IGOR FERNÁNDEZ
PSICOLOGÍA

El miedo, el Miedo

Lo que más nos aleja del miedo es acercarnos a él. Suena a locura. ¿Cómo voy a obviar la reacción que me lanza en dirección contraria para enfrentarme a lo que a todas luces es un peligro? Pero, no entremos en pánico solo por esa frase, parémonos a pensar, por pensar no va a pasar nada malo. Y quizá esa sea la mayor de las fuerzas que tiene el Miedo (lo pondré en mayúsculas para diferenciarlo del miedo con minúsculas), la de hacer que no pensemos. Tenemos Miedo a exponernos, al qué dirán, a fallar, a disfrutar demasiado, a sufrir, al conflicto...

Tenemos, de hecho, la sensación de que ese Miedo tiene entidad propia, como si fuera un ente extraño, un parásito que se nos ha pegado a la cabeza y nos maneja. Y en parte es porque la emoción del miedo (con minúscula) en la que se basa, es un conjunto autónomo de estrategias físicas ante las amenazas del entorno. Pero esa emoción, como el resto, acaba ahí, cuando la amenaza termina, cuando ya ha cumplido su función de protegernos. El Miedo con mayúscula es diferente: ese Miedo comparte con el miedo emocional la tensión, el palpitar del corazón, pero se diferencia en que la amenaza no es concreta ni externa, sino difusa e interna, y que su función no es protegernos, sino evitar que nos expongamos, en general. Pero para estar así de asustados hemos necesitado desactivar parte de nuestra propia percepción, la que nos dice concretamente cuánto peligro hay realmente hoy al exponernos, desafiar las normas, fallar, disfrutar.

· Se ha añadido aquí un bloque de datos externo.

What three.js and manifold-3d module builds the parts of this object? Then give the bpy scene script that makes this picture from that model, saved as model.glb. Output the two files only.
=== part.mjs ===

En su lugar abrazamos una percepción ajena y la interpretación que esos otros harían. Esto ya pasó en algún momento del pasado, en uno delicado en el que nosotros todavía no podíamos ver por nosotros mismos y hacíamos caso, sin entender, cuando nos decían «¡Ten cuidado!¡Confía en lo que te digo, porque tú no puedes verlo aún!». Entonces esa cesión era necesaria por nuestra inmadurez. Sin embargo, cuando ya crecimos y empezamos a ver las cosas a nuestro modo, a construir la propia fuerza, aquel referente tuvo que decidir: hacerse a un lado, ceder su visión omnipotente para hacer cabida a la nuestra y guardarse el resto para ocasiones especiales; o no. Si no tuvimos suerte y nuestra nueva visión no tuvo cabida y se nos exigió seguir acatando lo antiguo, entonces fuimos nosotros quienes nos vimos obligados a elegir: ser autónomos y quizá perder algo de la relación, o ser dependientes y mantenerla (como era hasta entonces).

Si, además, no podíamos hablar de ese dilema, la opción conservadora pudo ser la más probable, ese Miedo se adoptó con fuerza, pero ajeno, desactualizado, abstracto, persistente y sin final. Olvidamos entonces aquel momento de dilema a costa de nuestra autonomía o espontaneidad, y lo olvidamos porque no es fácil pensar que la condición para mantener la relación como estaba era adoptar este Miedo que hoy vive con nosotros. Al fin y al cabo, era alguien a quien queríamos y cuyo amor y cuidado seguíamos necesitando. Sin embargo, ha pasado el tiempo, hoy ya no necesitamos pagar un precio demasiado alto, no necesitamos sentirnos contrariados, podemos recuperar el control. Podemos recordar y recuperar la confianza en la visión de hoy... Y arriesgarnos de nuevo.

La única manera de convertir el Miedo en miedo es comprobar cómo el sobrante se diluye cuando volvemos a exponernos a aquellas situaciones a las que renunciamos, pero con los recursos del hoy. Volver a decir No, volver a pedir a otros lo que necesitamos y rechazar lo que no queremos, comprobar qué pasa hoy, cuando damos el paso de vivir lo que siempre hemos deseado, o deseamos de nuevo... Y comprobar cómo reaccionar con miedo con minúsculas es natural, adaptativo, y sigue sirviendo. El Miedo, ese podemos devolvérselo a su dueño legítimo: el otro. Cuando nos hayamos acercado así a pensar en ello y a probarnos veremos cómo ese Miedo se alejará, se diluirá. El Miedo que enturbia la vida, se habrá ido.